For instance, the Scottish architect John Begg (1866-1937) designed buildings in Scotland, India and Rangoon, including the Customs House on Strand Road, Central Telegraph Office on Pansodan, and Printing and Publishing Enterprise across from the Secretariat on Thein Phyu Road.
Even the door-knobs, elevators, iron posts and railings of many of Rangoon’s office buildings were made in the iron foundries of Lanarkshire.
Moreover, by the twentieth-century, Burmese students were beginning to travel to Scotland to study in growing numbers.
The first two Burmese students to study at the University of Glasgow arrived in 1913-14 (their names were Maung Soe Minn and Maung Kyaw Htin and they studied medicine and botany, respectively).
At least one Burmese man, Dr. Ba Kin, studied medicine at the University of Edinburgh, graduating in 1920, and there were likely many more.
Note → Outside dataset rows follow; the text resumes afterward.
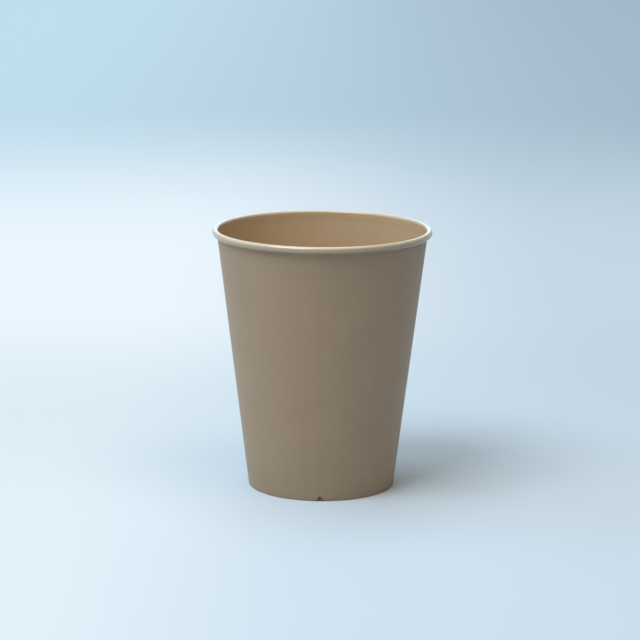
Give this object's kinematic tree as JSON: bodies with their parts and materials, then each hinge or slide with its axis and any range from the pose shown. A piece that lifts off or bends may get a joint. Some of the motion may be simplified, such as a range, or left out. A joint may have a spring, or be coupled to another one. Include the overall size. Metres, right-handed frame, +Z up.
{
  "type": "paper coffee cup",
  "caption": "Tapered single-wall kraft paper cup with a rolled rim, a folded foot, a lapped seam and a recessed bottom.",
  "frame": {"origin": "middle of the ring that the cup stands on", "axes": "+Z up along the cup's axis; the seam with its foot notch faces -Y, which is the picture's front"},
  "size_m": [0.09, 0.09, 0.1075],
  "materials": {
    "kraft_wall": "satin",
    "kraft_base": "satin"
  },
  "bodies": {
    "root": {"sidewall": "kraft_wall", "bottom": "kraft_base"}
  },
  "joints": []
}
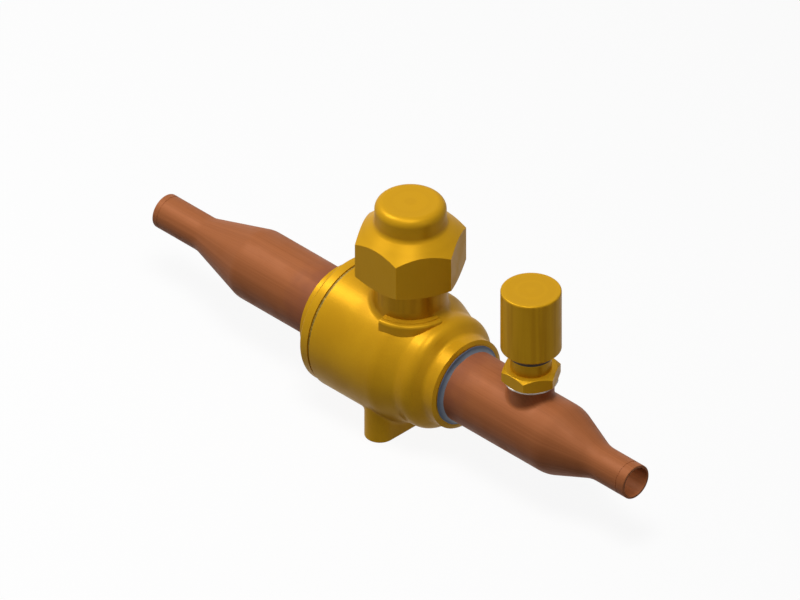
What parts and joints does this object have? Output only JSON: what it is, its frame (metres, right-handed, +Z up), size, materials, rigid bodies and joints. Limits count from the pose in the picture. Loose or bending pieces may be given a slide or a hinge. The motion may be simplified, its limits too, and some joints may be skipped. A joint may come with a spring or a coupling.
{
  "type": "refrigerant service valve",
  "caption": "Ball service valve with tapered copper solder stubs, brass body on a base pad, hexagon seal cap over the spindle and a capped side access port.",
  "frame": {"origin": "centre of the ball, where the flow axis and the spindle axis cross", "axes": "+X along the flow axis towards the end with the access port, +Z up the spindle towards the seal cap"},
  "size_m": [0.1999, 0.0424, 0.0792],
  "materials": {
    "body_brass": "bead blasted casting with turned faces",
    "cap_brass": "turned and tumbled",
    "port_brass": "turned",
    "weld_metal": "dull weld bead",
    "copper": "satin drawn copper",
    "braze": "dull silver braze",
    "ball_chrome": "polished",
    "seat_plastic": "white fluoropolymer",
    "seal_rubber": "black",
    "stem_steel": "turned",
    "plate_steel": "zinc plated",
    "gasket_grey": "grey fibre-filled",
    "core_brass": "turned",
    "core_plastic": "white"
  },
  "bodies": {
    "valve": {"valve_body": "body_brass", "end_closure": "body_brass", "closure_weld": "weld_metal", "left_tube": "copper", "right_tube": "copper", "left_braze_ring": "braze", "right_braze_ring": "braze", "left_ball_seat": "seat_plastic", "right_ball_seat": "seat_plastic", "stem_thrust_washer": "seat_plastic", "access_port": "port_brass", "port_braze_ring": "braze", "core_body": "core_brass", "core_gasket": "core_plastic", "core_spring": "plate_steel"},
    "stem": {"stem": "stem_steel", "ball": "ball_chrome", "lower_stem_seal": "seal_rubber", "upper_stem_seal": "seal_rubber", "stop_plate": "plate_steel", "stem_retaining_ring": "plate_steel"},
    "seal_cap_gasket": {"seal_cap_gasket": "gasket_grey"},
    "seal_cap": {"seal_cap": "cap_brass"},
    "port_cap_seal": {"port_cap_seal": "gasket_grey"},
    "port_cap": {"port_cap": "cap_brass"},
    "core_pin": {"core_pin": "core_brass", "core_pin_seal": "seal_rubber"}
  },
  "joints": [
    {"name": "stem_turn", "type": "hinge", "parent": "valve", "child": "stem", "pos_m": [0, 0, 0], "axis": [0, 0, -1], "range_deg": [0, 90]},
    {"name": "seal_cap_rise", "type": "slide", "parent": "valve", "child": "seal_cap_gasket", "axis": [0, 0, 1], "range_m": [0, 0.0211]},
    {"name": "seal_cap_turn", "type": "hinge", "parent": "seal_cap_gasket", "child": "seal_cap", "pos_m": [0, 0, 0.0415], "axis": [0, 0, 1], "range_deg": [0, 5040]},
    {"name": "port_cap_rise", "type": "slide", "parent": "valve", "child": "port_cap_seal", "axis": [0, 0, 1], "range_m": [0, 0.0179]},
    {"name": "port_cap_turn", "type": "hinge", "parent": "port_cap_seal", "child": "port_cap", "pos_m": [0.0512, 0, 0.0279], "axis": [0, 0, 1], "range_deg": [0, 5040]},
    {"name": "core_pin_press", "type": "slide", "parent": "valve", "child": "core_pin", "axis": [0, 0, -1], "range_m": [0, 0.0012], "stiffness_N_per_m": 1200, "springref_m": -0.003, "deforming": ["core_spring"]}
  ],
  "couplings": [
    {"joint": "seal_cap_rise", "follows": "seal_cap_turn", "m_per_rad": 0.00023873},
    {"joint": "port_cap_rise", "follows": "port_cap_turn", "m_per_rad": 0.00020213}
  ]
}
The Japanese invasion and the devastation of WW2 led to the running down of Scottish businesses in Burma. But, while Scottish firms were compensated for their losses following the War, the post-war independent state of Burma was left in tatters, with much of its infrastructure destroyed.
The Scottish connection, however, lives on. Just take a walk downtown in Yangon today. You will see signs above doctor’s offices that read “M.Sc. Edinburgh”, a church called the Scots Kirk, advertisements for “Glan Master” whisky, and longyi patterns that look suspiciously like Scottish tartan.
Perhaps there’s even a Loch Ness monster lurking in the bowels of Inya Lake? The connections between Scotland and Myanmar run deep, after all.